Copy out each line of the material below that holds the string "joints".

**** Supplied material

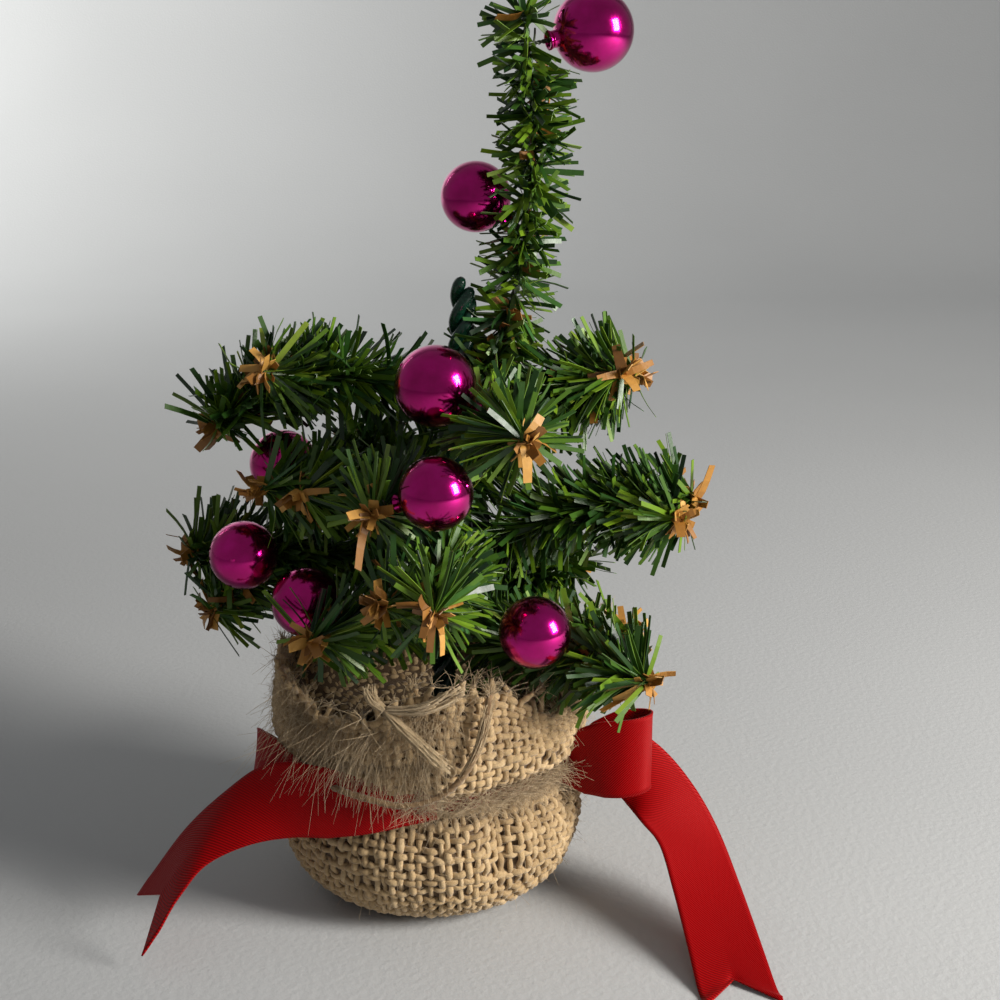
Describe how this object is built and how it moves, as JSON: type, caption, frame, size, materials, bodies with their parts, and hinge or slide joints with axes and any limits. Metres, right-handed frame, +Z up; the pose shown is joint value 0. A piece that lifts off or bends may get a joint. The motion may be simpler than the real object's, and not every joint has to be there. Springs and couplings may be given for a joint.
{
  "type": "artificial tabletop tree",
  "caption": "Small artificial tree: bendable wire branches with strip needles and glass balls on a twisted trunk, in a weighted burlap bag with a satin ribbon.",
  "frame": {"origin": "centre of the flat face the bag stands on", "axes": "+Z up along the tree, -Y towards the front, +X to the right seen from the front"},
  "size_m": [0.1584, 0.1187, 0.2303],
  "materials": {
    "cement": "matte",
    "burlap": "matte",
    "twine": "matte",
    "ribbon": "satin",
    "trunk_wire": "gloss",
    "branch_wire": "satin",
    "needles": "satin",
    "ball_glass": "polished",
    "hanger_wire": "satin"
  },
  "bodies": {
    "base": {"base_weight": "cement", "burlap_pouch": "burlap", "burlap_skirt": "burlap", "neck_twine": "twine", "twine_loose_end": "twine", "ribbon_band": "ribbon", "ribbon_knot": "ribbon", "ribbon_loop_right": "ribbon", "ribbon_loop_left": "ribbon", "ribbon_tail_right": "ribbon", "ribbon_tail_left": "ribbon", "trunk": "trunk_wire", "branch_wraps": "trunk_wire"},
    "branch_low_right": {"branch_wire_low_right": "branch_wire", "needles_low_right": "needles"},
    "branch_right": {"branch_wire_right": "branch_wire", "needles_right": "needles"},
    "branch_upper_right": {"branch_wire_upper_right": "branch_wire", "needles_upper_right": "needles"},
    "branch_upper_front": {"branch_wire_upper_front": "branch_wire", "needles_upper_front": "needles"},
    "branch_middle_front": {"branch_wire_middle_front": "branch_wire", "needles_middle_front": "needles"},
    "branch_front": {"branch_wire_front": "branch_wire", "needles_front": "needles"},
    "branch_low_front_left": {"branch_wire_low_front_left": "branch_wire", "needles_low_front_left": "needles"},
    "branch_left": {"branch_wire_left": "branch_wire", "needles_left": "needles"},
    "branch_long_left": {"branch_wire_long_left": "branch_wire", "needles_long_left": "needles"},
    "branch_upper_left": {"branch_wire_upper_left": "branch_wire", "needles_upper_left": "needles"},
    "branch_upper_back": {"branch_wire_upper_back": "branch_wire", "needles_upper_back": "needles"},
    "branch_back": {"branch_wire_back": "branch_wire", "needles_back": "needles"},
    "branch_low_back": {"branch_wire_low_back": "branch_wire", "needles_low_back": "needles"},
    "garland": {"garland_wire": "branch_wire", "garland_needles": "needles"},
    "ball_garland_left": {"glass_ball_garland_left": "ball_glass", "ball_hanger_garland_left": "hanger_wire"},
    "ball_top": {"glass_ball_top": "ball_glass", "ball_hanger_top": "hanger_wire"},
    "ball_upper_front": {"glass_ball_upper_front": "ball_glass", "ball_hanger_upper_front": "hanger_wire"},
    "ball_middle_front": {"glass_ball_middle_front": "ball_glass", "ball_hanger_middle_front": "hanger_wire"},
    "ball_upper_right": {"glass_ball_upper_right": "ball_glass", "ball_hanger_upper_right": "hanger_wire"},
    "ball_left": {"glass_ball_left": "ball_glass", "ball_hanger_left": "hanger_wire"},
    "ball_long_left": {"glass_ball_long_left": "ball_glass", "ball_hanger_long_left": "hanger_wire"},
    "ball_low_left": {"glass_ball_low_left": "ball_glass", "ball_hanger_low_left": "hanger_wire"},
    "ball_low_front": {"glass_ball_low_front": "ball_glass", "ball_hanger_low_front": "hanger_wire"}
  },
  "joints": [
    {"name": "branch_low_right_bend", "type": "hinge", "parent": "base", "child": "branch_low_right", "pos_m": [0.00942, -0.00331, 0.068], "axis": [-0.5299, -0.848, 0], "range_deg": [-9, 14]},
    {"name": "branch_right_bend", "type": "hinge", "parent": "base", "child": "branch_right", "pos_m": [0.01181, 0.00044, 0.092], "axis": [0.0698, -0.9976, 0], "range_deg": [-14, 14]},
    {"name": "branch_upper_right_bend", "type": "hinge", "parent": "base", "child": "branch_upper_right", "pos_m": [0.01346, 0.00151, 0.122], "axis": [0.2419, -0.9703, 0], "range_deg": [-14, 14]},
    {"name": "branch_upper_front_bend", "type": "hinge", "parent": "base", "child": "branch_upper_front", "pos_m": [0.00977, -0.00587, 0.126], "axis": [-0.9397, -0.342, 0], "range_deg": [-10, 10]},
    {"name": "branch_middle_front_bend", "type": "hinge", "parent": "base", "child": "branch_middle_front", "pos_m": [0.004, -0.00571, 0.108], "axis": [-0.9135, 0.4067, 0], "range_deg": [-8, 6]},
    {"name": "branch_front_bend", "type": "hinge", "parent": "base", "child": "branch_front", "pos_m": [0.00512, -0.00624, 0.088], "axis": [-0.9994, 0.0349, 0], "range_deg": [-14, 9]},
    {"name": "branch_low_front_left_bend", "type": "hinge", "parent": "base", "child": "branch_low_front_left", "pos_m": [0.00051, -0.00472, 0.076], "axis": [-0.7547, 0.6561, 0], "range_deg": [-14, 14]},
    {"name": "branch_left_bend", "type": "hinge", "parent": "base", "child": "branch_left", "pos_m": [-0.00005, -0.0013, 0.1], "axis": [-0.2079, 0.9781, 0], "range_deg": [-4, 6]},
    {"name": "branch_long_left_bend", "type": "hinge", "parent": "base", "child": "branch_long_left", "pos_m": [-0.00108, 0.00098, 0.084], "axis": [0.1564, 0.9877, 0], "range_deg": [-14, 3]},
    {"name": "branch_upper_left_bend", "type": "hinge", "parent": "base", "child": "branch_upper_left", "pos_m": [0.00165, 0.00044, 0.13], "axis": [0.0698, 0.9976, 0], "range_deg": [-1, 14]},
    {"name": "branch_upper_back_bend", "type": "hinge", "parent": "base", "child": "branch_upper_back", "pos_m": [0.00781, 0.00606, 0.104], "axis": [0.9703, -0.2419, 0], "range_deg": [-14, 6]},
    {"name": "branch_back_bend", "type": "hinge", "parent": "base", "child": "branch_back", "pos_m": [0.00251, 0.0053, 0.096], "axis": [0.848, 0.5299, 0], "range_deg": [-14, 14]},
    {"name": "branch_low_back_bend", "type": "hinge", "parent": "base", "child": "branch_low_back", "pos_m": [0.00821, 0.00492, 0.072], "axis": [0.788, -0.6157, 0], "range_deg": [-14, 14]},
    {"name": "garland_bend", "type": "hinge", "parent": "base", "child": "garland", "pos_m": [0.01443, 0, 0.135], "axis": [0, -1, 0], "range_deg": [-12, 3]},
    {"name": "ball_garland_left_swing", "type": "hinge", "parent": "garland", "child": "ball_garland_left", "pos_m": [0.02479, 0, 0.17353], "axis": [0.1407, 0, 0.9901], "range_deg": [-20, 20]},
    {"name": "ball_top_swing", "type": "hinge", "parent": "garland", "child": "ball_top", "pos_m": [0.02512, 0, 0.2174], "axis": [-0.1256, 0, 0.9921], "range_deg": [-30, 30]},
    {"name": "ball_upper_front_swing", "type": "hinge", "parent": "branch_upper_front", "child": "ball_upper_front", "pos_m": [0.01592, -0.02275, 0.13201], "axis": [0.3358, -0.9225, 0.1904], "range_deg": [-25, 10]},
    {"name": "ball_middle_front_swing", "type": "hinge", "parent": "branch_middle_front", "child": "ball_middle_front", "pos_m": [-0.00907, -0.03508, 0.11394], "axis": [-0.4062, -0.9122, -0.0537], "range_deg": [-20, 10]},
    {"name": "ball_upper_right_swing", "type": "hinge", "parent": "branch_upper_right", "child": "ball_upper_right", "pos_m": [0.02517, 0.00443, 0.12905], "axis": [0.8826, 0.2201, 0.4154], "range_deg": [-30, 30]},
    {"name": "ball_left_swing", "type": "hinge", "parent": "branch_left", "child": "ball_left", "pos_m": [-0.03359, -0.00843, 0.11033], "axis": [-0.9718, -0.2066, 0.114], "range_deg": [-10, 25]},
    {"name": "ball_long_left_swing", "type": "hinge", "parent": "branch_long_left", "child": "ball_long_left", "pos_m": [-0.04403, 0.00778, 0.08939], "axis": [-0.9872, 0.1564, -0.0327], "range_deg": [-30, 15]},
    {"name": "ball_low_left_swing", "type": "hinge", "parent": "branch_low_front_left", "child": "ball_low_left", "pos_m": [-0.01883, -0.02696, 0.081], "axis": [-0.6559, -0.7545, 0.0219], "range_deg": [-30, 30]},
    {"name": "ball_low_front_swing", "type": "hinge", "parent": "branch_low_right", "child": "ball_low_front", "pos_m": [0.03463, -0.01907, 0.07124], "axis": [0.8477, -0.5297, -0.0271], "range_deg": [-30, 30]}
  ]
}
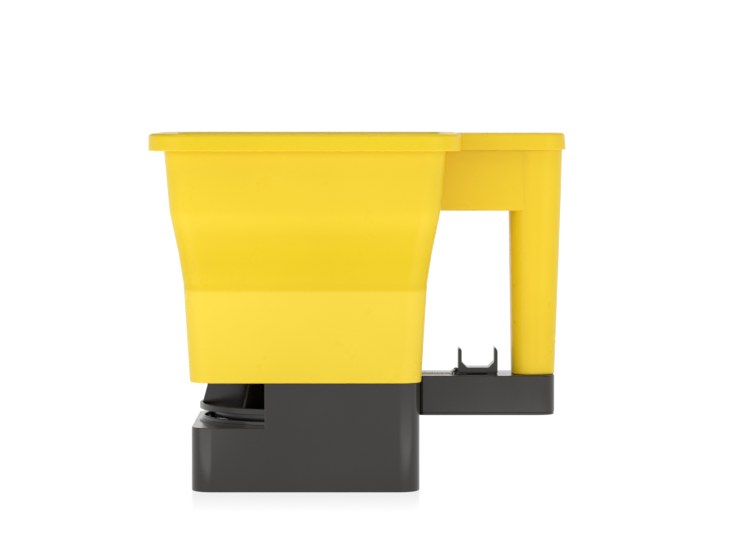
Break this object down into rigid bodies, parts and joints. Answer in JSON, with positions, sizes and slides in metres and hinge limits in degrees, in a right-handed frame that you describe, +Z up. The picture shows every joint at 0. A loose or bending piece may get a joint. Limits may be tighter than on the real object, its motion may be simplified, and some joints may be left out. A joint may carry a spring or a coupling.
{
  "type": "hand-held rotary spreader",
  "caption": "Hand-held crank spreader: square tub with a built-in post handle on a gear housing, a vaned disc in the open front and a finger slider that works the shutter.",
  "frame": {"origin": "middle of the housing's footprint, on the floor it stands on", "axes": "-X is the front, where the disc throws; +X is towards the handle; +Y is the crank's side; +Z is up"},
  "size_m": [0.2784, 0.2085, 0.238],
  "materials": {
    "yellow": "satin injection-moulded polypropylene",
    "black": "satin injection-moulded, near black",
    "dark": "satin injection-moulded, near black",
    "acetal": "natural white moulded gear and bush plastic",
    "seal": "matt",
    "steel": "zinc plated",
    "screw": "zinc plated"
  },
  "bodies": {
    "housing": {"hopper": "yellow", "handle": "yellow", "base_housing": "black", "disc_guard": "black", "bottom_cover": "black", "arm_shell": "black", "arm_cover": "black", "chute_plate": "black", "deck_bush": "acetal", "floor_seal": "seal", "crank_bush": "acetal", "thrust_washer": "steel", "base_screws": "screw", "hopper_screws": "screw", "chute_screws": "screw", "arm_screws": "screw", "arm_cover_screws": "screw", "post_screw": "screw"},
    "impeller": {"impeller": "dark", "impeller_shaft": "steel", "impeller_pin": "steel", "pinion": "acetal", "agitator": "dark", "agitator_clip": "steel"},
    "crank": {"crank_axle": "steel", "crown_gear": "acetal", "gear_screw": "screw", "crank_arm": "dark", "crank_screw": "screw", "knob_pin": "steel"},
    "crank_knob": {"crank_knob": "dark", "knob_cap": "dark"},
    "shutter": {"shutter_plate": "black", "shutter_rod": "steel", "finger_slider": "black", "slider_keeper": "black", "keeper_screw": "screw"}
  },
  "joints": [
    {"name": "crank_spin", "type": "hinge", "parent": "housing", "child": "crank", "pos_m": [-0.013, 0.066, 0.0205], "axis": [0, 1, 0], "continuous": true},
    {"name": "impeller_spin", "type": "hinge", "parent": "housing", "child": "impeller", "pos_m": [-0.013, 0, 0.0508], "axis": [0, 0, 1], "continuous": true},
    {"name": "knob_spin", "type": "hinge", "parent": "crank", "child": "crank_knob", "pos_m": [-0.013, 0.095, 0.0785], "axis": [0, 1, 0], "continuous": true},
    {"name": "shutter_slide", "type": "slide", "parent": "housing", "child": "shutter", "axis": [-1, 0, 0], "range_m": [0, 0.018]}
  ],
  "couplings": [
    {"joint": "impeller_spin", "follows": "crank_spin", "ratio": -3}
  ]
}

********

### Answer to the task
Describe how this object is built and how it moves, as JSON: type, caption, frame, size, materials, bodies with their parts, and hinge or slide joints with axes and any limits. Metres, right-handed frame, +Z up; the pose shown is joint value 0. A piece that lifts off or bends may get a joint. The motion may be simpler than the real object's, and not every joint has to be there. Springs and couplings may be given for a joint.
  "joints": [
Break this object down into rigid bodies, parts and joints. Answer in JSON, with positions, sizes and slides in metres and hinge limits in degrees, in a right-handed frame that you describe, +Z up. The picture shows every joint at 0. A loose or bending piece may get a joint. Limits may be tighter than on the real object, its motion may be simplified, and some joints may be left out. A joint may carry a spring or a coupling.
  "joints": [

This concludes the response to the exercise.